Very simply, weather systems with different air temperatures, like oil and water, do not like to mix. Specific clouds will only be found in a specific air deck (height). Knowing which cloud can be found in which air deck gives us valuable information of the likely weather over the coming hours.  

Clear skies, as you already know, generally means good weather and is associated with warmer weather or high pressure systems – this means that air is descending, creating greater pressure on the Earth’s surface. Descending air suppresses cloud formation.

Low pressure is the converse, usually cooler, with air rising, hence lower pressure on the Earth surface with cloud formation as water vapour condenses. We can tell where we are in a weather system by looking at the clouds.
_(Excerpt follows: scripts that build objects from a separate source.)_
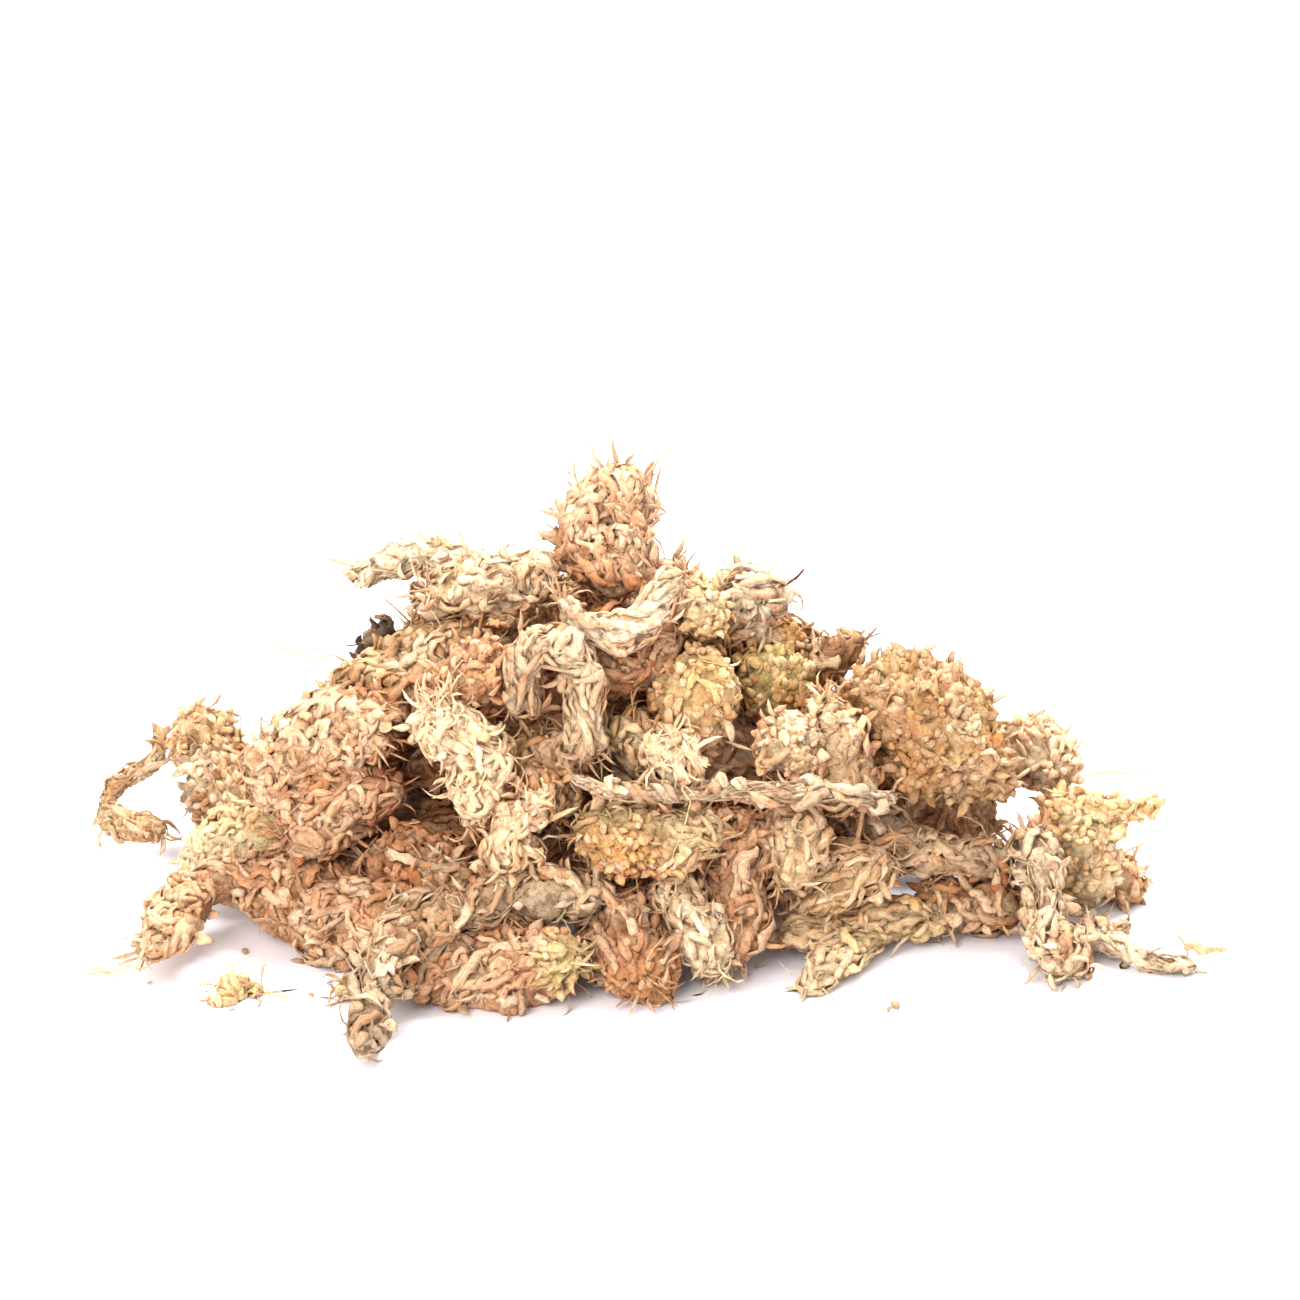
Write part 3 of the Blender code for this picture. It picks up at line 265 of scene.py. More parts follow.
# Places where a strand takes another colour and other leaves: node, middle and reach in
# millimetres, colour and kind. The middles were measured before the heap was centred.
PATCH_SHIFT = (1.5, 1.0, 0.0)
PATCH_EDGE = 1.6
PATCH_STRENGTH = 0.85
PATCHES = (
    ("front_mass", (-14, -38, 8), 6.5, GREEN_YELLOW, "head"),
    ("olive_low", (-6, -30, 22), 8.5, (0.78, 0.46, 0.18), "head"),
    ("bud_cluster", (74, 24, 27), 4.5, (0.36, 0.18, 0.08), "rope"),
    ("salmon_rope", (-84, -18, 4), 13.0, (0.74, 0.55, 0.34), "rope"),
    ("outer_twig", (-100, 22, 3), 9.0, (0.60, 0.44, 0.18), "head"),
    ("far_stem", (95, -18, 1), 5.0, (0.80, 0.62, 0.36), "head"),
    ("pale_mass", (84, 7, 25), 6.0, (0.80, 0.66, 0.42), "head"),
    ("dark_tail", (-46, -62, 6), 13.0, (0.30, 0.21, 0.13), "flaky"),
    ("crust_block", (61, 4, 28), 9.0, (0.42, 0.21, 0.08), "crust"),
    ("crust_block", (50, 2, 44), 9.0, (0.76, 0.50, 0.31), "crust"),
    ("back_low_left", (-40, 60, 4), 10.0, (0.72, 0.56, 0.34), "rope"),
)

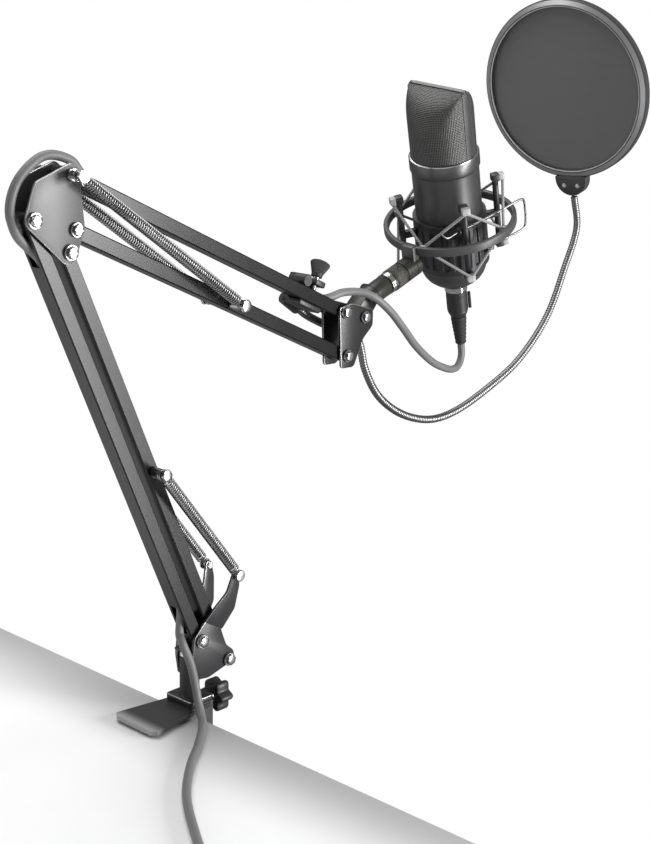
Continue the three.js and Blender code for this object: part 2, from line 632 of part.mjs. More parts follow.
function micCapsule() {
  const z = MIC_RIM + 27;
  const seat = rod([0, 0, MIC_RIM - 6], [0, 0, MIC_RIM - 3], MIC_R - MIC_WALL - 1, 20);
  const stalk = rod([0, 0, MIC_RIM - 4], [0, 0, z], 3.5, 12);
  const disc = rod([-4, 0, z], [4, 0, z], CAPSULE_R, 20);
  const rim = rod([-5, 0, z], [5, 0, z], CAPSULE_R - 3, 20);
  return piece("mic_capsule", surface(join(seat, stalk, disc, rim)), 0xb9a36a, 0.3, 1);
}

function micBoard() {
  const base = block(-14, 14, -0.8, 0.8, MIC_BOTTOM + 8, MIC_RIM - 10);
  const parts = [[-6, 0.5, 8, 4], [5, 0.5, 6, 20], [-4, 0.5, 5, 34]].map(([x, y, s, z]) =>
    block(x - s / 2, x + s / 2, y, y + 5, MIC_BOTTOM + z, MIC_BOTTOM + z + s));
  return piece("mic_board", surface(join(base, ...parts)), 0x2f5a3c, 0.6);
}

function xlrSocket() {
  const top = MIC_BOTTOM - CONE + 3;
  const low = MIC_BOTTOM - CONE - XLR_LONG;
  const shell = turned(ringProfile(XLR_R - 1.3, XLR_R, low, top), 28);
  const insert = rod([0, 0, top - 2.5], [0, 0, top], XLR_R - 1, 28);
  const pins = [90, 210, 330].map((a) => rod(polar(3.6, a, low + 1), polar(3.6, a, top - 1), 1.1, 8));
  return piece("xlr_socket", surface(join(shell, insert, ...pins)), STEEL, 0.2, 1);
}

const PLUG_TOP = MIC_BOTTOM - CONE - XLR_LONG - GAP;

function xlrPlug() {
  const low = PLUG_TOP - PLUG_LONG;
  const shell = turned([[0, low], [PLUG_R - 2, low], [PLUG_R, low + 4], [PLUG_R, PLUG_TOP], [0, PLUG_TOP]], 28);
  const nose = rod([0, 0, PLUG_TOP - 1], [0, 0, PLUG_TOP + 5.4], XLR_R - 1.3 - GAP, 24);
  const holes = [90, 210, 330].map((a) => rod(polar(3.6, a, PLUG_TOP - 3), polar(3.6, a, PLUG_TOP + 9), 1.1 + GAP, 8));
  return piece("xlr_plug", surface(cut(join(shell, nose), ...holes)), 0x1d1d1f, 0.4, 0.1);
}

function plugLatch() {
  const g = block(PLUG_R + GAP, PLUG_R + 2.6, -2.5, 2.5, PLUG_TOP - 18, PLUG_TOP - 4);
  g.rotateZ(-deg(50));
  return piece("plug_latch", g, RUBBER, 0.5);
}

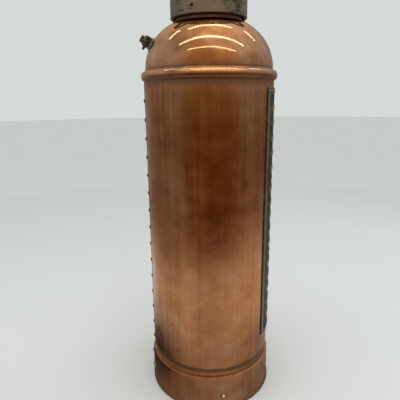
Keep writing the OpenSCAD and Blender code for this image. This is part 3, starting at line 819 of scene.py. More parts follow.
@dataclass
class Tank:
    """The rolled copper tank: side, riveted seam, wired foot and dished bottom."""

    body_r: float = 88.9
    wall: float = 1.2
    lap: float = 0.6
    lap_half: float = math.radians(5.5)
    band_r: float = 91.3
    groove_z: float = 61.0
    groove_d: float = 1.9
    top_z: float = 467.9
    roll_c: float = 89.7
    roll_z: float = 2.7
    roll_r: float = 3.0
    wire_r: float = 1.8
    rivet_top_z: float = 434.2
    rivet_pitch: float = 26.3
    rivets: int = 17
    rivet_r: float = 3.0
    rivet_h: float = 1.8
    foot_rivet_z: float = 20.0

    def rivet_heights(self) -> Array:
        """Heights of the seam rivets, from the top."""
        return self.rivet_top_z - np.arange(self.rivets) * self.rivet_pitch

    def outline(self) -> Array:
        """Section of the sheet with its rolled foot, as rows of (r, z, 1 outside or 0 inside)."""
        ridge = self.body_r - self.groove_d
        shoulder = [(self.band_r, self.groove_z - 10, 2), (self.band_r - 1.1, self.groove_z - 6.4, 2.2),
                    (ridge + 0.1, self.groove_z - 2.2, 1.8), (ridge, self.groove_z + 0.4, 1.4),
                    (self.body_r - 0.15, self.groove_z + 4.6, 1.6)]
        turn = np.radians(np.linspace(-245, 66, 44))
        outer_roll = np.stack((self.roll_c + self.roll_r * np.cos(turn),
                               np.maximum(self.roll_z + self.roll_r * np.sin(turn), 0)), -1)
        inner_roll = np.stack((self.roll_c + self.wire_r * np.cos(turn[::2]),
                               np.maximum(self.roll_z + self.wire_r * np.sin(turn[::2]), 0.9)), -1)[::-1]
        rise = rounded([(self.band_r - 0.62, 7, 0.5), (self.band_r, 23, 6), *shoulder,
                        (self.body_r, self.groove_z + 9, 1)], False, 6)
        near = np.array([-6.6, -4.4, -3.3, -2.2, -1.1, 0, 1.1, 2.2, 3.3, 4.4, 6.6, 10])
        knots = (self.rivet_heights()[:-3, None] + near[None]).ravel()
        ends = np.array([458.2, 458.8, 462, self.top_z])
        heights = np.unique(np.concatenate((knots[knots > self.groove_z + 12], ends)))
        heights = heights[heights <= self.top_z]
        plain = np.stack((np.full(len(heights), self.body_r), heights), -1)
        outside = np.vstack((outer_roll, spaced(rise, 3.0, False), plain))
        back = np.vstack((plain[::3], [[self.body_r, self.groove_z + 9]], rise[::-1]))
        inside = back[np.argsort(-back[:, 1], kind="stable")] - [self.wall, 0]
        inside = np.vstack(([[self.body_r - self.wall, self.top_z]], inside[inside[:, 1] < self.top_z - 1]))
        return np.vstack((np.column_stack((outside, np.ones(len(outside)))),
                          np.column_stack((inside, np.zeros(len(inside)))),
                          np.column_stack((inner_roll, np.zeros(len(inner_roll))))))

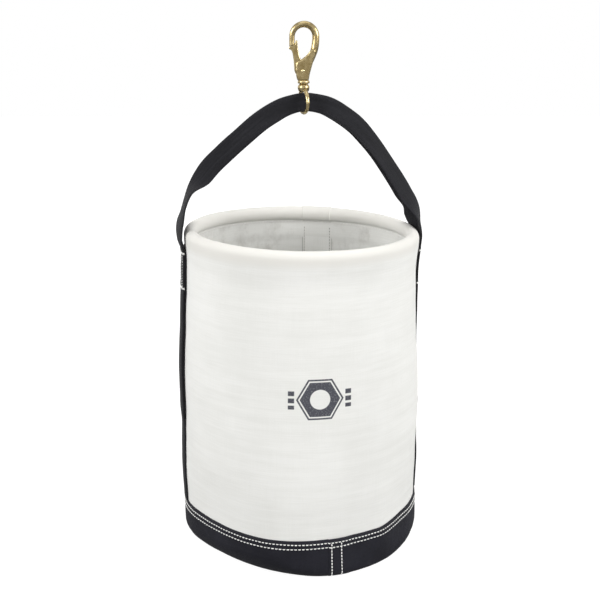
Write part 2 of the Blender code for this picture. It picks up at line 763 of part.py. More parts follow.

IS A WARM OR COLD FRONT APPROACHING? 

  • Approaching warm front: Cirro, cirrostratus, altocumulus, altostratus, nimbostratus and stratocumulus 
  • Approaching cold front: cumulus, altocumulus, cumulonimbus 

We know that a warm front/sector is approaching because we have seen the cloud base lower throughout the day starting with Cirrus all the way through to nimbostratus. Generally visibility will become poorer with the potential for mist or misle and this can bring with it fog if warm air travels over cooler water or ground. Quite often the wind will be light and remain stable e.g. stay within the direction it has been blowing in at a similar or lighter strength.

There is a handy rule of thumb which can be used; whatever cloud type is most prominent at mid morning is the likely weather to be with us for the next four to six hours. Another is to notice when cirrus clouds first appear, make note of the time and if the sun becomes covered by thickening sheets of cirrostratus, rain is due soon. More specifically, if four hours have passed from when cirro clouds first appear to when the sun is covered, this will likely be the amount of time it will take for it to rain. 

Cold sectors approaching indicate the potential for more turbulent weather, usually when towering cumulonimbus clouds start to appear. Any cloud with great vertical ascent means that there is greater energy in the atmosphere and more potential for more rapid change either in wind strength, direction or rain.  

Knowing the difference between nimbostratus and cumulonimbus is important, because cumulonimbus only occur at the beginning of a cold front. What this means to us is potential squalls when out on the water as these towering giants lumber towards us. Wind speeds are likely to increase markedly, and very likely to change direction by as much as 180 degrees. If we see these on the horizon, we should question whether the change in weather is likely to occur while we are out on the water. If so, should an alternate route be taken, one with greater shelter from natural features e.g. headlands or tree lined banks or shores. 

A nice rule here is something called the Buys-Ballots law. In the northern hemisphere when standing with your back to the wind, the low pressure will always be on the left. What this means is weather is likely to deteriorate if, when the wind is on your back, clouds are moving from the left, if clouds are moving in from the right, weather is likely to improve and if the clouds are following with wind current weather will remain the same.  

In the southern hemisphere, a similar principle applies, however, we reverse the rule e.g. the low will be on the right instead of the left. 

BOARDSHORTS OR WETSUIT? 

Now you have some general principles to work off which may help you decide if you need board shorts or a wetsuit to go paddle, and more importantly, whether getting on the water at that time is a good idea without making amendments.  

Watching clouds can be something we easily overlook, but once we take notice it can be an amazing way to engage with the environment and the world around us. 

The general principles are just that, general, and a significant amount of detail can be added to this content.

Great books which can be used to learn more about this fascinating area include: Reading the Clouds by Oliver Perkins, The Weather Handbook: An Essential Guide to How Weather is Formed and Develops by Alan Watts, and the RYA Weather Handbook by Chris Tibbs.